C’est le sens du Contributing®. Mot humble, qui puise sa source dans l’économie de la contribution de Bernard Stiegler. Le Contributing® a vocation à aider la consommation à se réinventer en profondeur, en proposant un nouveau contrat de marque qui, sans jamais renoncer à la créativité et au plaisir de consommer, développe une approche fondée sur le respect, la conversation et une plus grande liberté de choix.
La 1re édition*** du baromètre Contributing® réalisé avec l’Institut CSA en juin 2020 a montré qu’une majorité de Français (56 %) est incapable de citer une marque contribuant à améliorer la société ! Beau défi en perspective !
Le Contributing® dote les marques d’un outil d’aide à la décision pour réorienter les usages et les comportements. Une méthodologie inspirante permet d’allier implication de talents extérieurs à l’entreprise (artistes, chercheurs, écrivains, scientifiques…), interrogation du passé et prospective. Le tout dans le cadre d’une démarche inclusive qui permet de libérer la parole, de retrouver le sens d’un récit, affranchi de tout PowerPoint…
Le regard porté sur les marques est en train de changer.
Naguère, étiquettes sur un produit en rayon, archétypes de la société de consommation (le nouvel OMO de Coluche), les marques deviennent des leviers de valeur immatérielle puissants. Source d’inspiration positive, elles portent de nouvelles responsabilités dans un monde en quête de sens et précèdent l’engagement de l’entreprise pour une société du mieux commun.
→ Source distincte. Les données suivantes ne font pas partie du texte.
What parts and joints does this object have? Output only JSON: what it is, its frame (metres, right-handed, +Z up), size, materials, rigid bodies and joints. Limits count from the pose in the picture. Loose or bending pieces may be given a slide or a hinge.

Ces nouvelles responsabilités exposent les marques à des parties prenantes de plus en plus attentives et exigeantes (clients, salariés, actionnaires, ONG…) à qui elles doivent inspirer confiance pour espérer être digne de la jolie phrase d’Henri Cartier-Bresson : « Certains disent, je n’en crois pas mes yeux… Moi je les crois mes yeux ! ».